Realizing the connection between our short story and the grand epic of grace may even depend on us complaining from the gut, as Naomi did.

Any of these actions, and many more, can open a space where God will act in our own place and time. Any of them can lead us to discover that, just as the text we call the Book of Ruth has its place among the pages of the Bible, so our short stories, the lives we live, are firmly enshrined in that greater sanctuary, which is the heart of the eternal God, the One whose story never ends.



We pray first for ministers, preachers and worship leaders. We thank You for their obedience to Your call. Show us how we can support them in their work, and by Your Holy Spirit, call more people to serve You in this way.

Lord of the harvest send more labourers into Your fields.

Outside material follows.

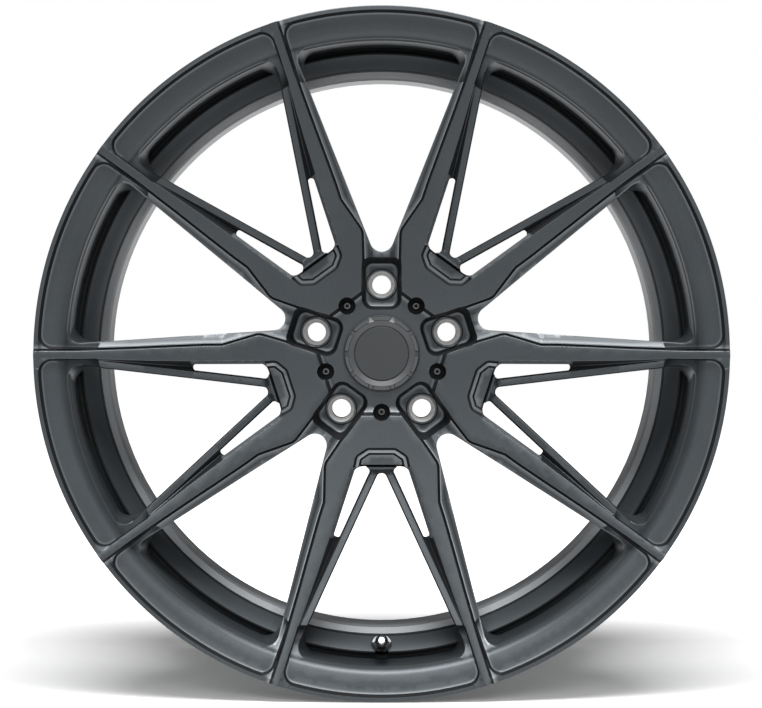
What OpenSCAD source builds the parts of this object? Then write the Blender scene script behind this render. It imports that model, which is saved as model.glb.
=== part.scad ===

We pray for those who, in obedience to Your call have gone overseas to serve You in foreign lands. We remember those who, even now, are at missionary college, or preparing to leave and take up their first appointments. Protect them when they are in danger, and keep them faithful to their calling.

Lord of the harvest send more labourers into Your fields.

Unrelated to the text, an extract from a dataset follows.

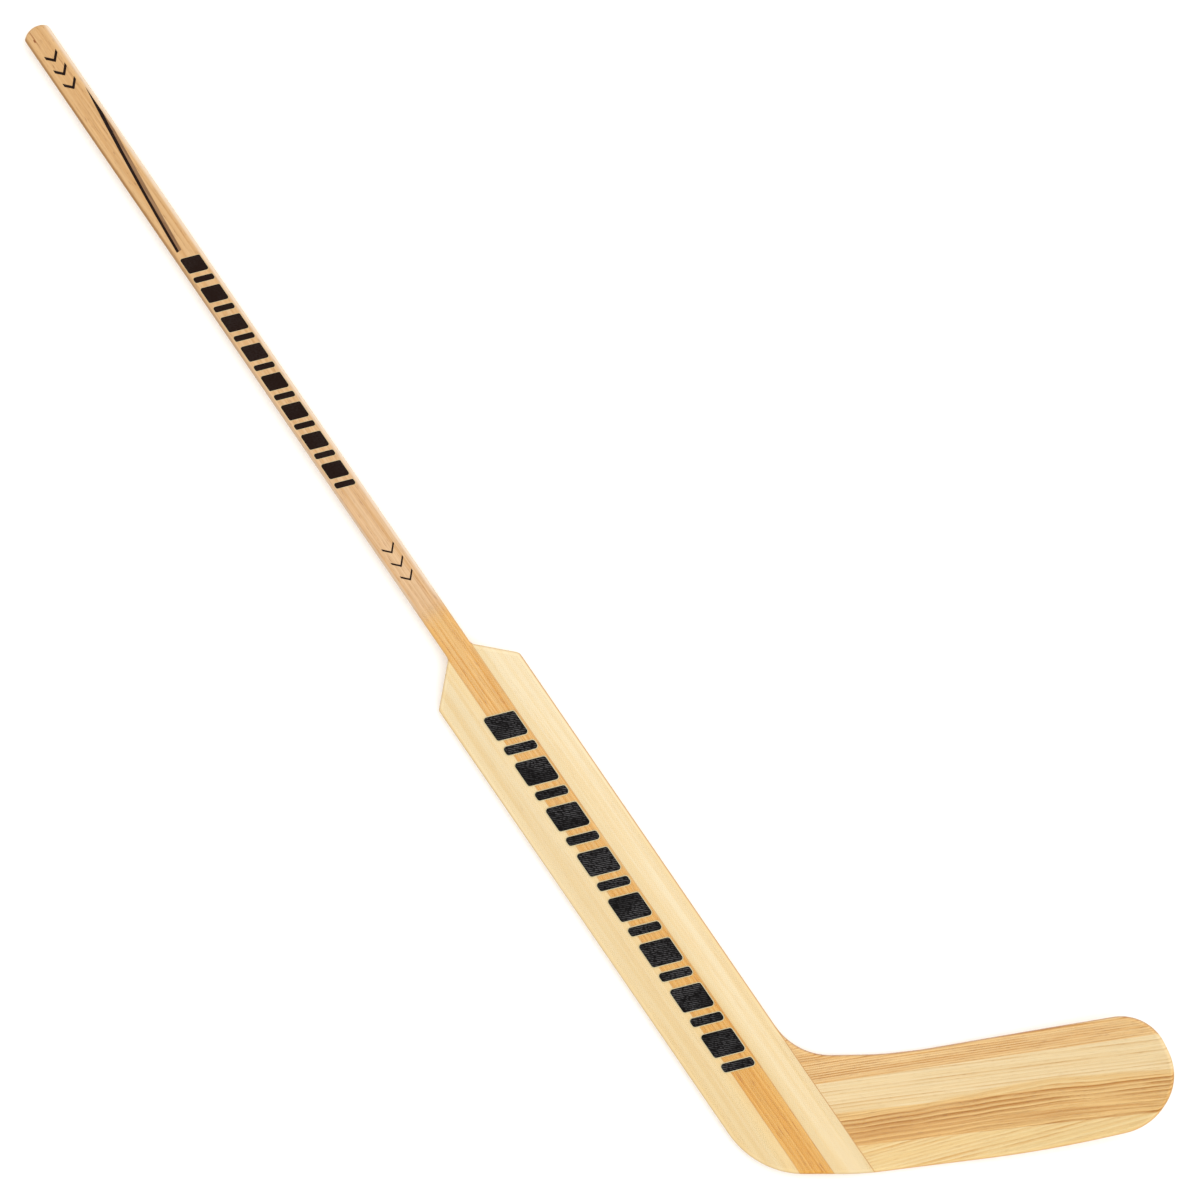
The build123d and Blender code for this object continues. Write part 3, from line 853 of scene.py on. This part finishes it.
set_camera()
shared = {}
shared["sway"] = sway_group()
shared["rings"] = growth_ring_group()
shared["rim"] = rim_group()
shared["wood"] = wood_group()
shared["unbend"] = unbend_group()
shared["swell"] = swell_group()
shared["weave"] = glass_weave_group()
set_studio()

dress(shaft_ply(), "shaft_front_ply", "shaft_back_ply")
dress(finished("aspen_core", ((0, 0.06, -0.03), (0, 0.5, 0)), (240, 214, 170), (216, 178, 126),
               (232, 200, 152), (226, 198, 152), Ring_Width=3.0, Ring_Strength=0.4,
               Streak_Strength=0.4, Rim_Strength=0.2),
      "shaft_core_ply_3", "shaft_core_ply_2", "shaft_core_ply_1")
dress(board("aspen_toe_board", 1, (248, 231, 193), (243, 219, 170), (240, 209, 150),
            (232, 192, 130)), "toe_side_board")
dress(board("aspen_heel_board", -1, (249, 229, 187), (246, 218, 163), (241, 209, 150),
            (234, 192, 130)), "heel_side_board")
dress(finished("ash_brown", ((0, -0.06, -0.06), (0, 0.3, 8.6)), (247, 211, 153),
               (206, 150, 88), (233, 185, 121), (186, 142, 110), Ring_Width=1.9, Wave_Height=0.35,
               Wave_Length=120.0, Sharpness=1.2, Ring_Strength=0.9, Streak_Width=2.6,
               Streak_Strength=0.7, Fibre_Strength=0.38, Pore_Strength=0.6, Rim_Strength=0.75,
               lay=on_blade),
      "blade_strip_top")
dress(cream_strip(), "blade_strip_upper")
dress(dark_strip(), "blade_strip_lower")
dress(finished("ash_yellow", ((-0.06, -0.09, -0.06), (0, 1.2, 16.0)), (247, 220, 163),
               (220, 168, 98), (240, 203, 135), (222, 156, 82), Ring_Width=2.1, Wave_Height=0.8,
               Wave_Length=150.0, Sharpness=1.5, Ring_Strength=0.7, Streak_Width=4.0,
               Streak_Strength=0.6, Fibre_Strength=0.26, Pore_Strength=0.5, Rim_Strength=0.85,
               lay=on_blade),
      "blade_strip_sole")
cloth_material = resin_cloth()
for side, sink in (("front", -cloth_sink), ("back", cloth_sink)):
    for part in ("paddle", "blade"):
        lay_cloth(f"{part}_{side}_cloth", f"{part}_{side}_facing", sink)

edge_material = pale_edge()
plain_ink = ink("black_ink", (26, 12, 6), 0.12, 0.8)
bars = bar_band_tree()
cloth_ink = ink("black_ink_on_cloth", (10, 8, 8), 0.5, 1.8)
print_bars("paddle_print", "paddle_transfer", bars, cloth_ink, 0.7 * MM)
print_bars("shaft_print", "shaft_transfer", bars, plain_ink, 0.3 * MM)
dress(plain_ink, "butt_transfer", "low_transfer", "black_stripe")
dress(smoke_ink(), "smoke_stripe")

We pray for those who, whilst not in Christian occupations, seek to bring the presence of Christ into their workplace, their schools, or their spare time activities. Show them when to speak and when to be silent, and help them to be effective witnesses for You.

Lord of the harvest send more labourers into Your fields.

To each one Jesus says, ‘The harvest is plentiful, but the labourers are few.’ We are all called to be His witnesses. Let us spend a few moments thinking about our lives. Is Jesus calling us to any particular task, or to a new way of being faithful where we are?

Lord of the harvest send more labourers into Your fields. In Jesus name. Amen

The Lord’s Prayer


BLESSINGS: Jesus said, ‘As you go, proclaim the good news, “The kingdom of God has come near.”’

As we start a new week, May our hearts, our minds and our lips Be full of the joy that comes from knowing Jesus as Lord and Saviour; and the Blessing of God, Father, Son and Holy Spirit, be upon us and remain with us always. Amen.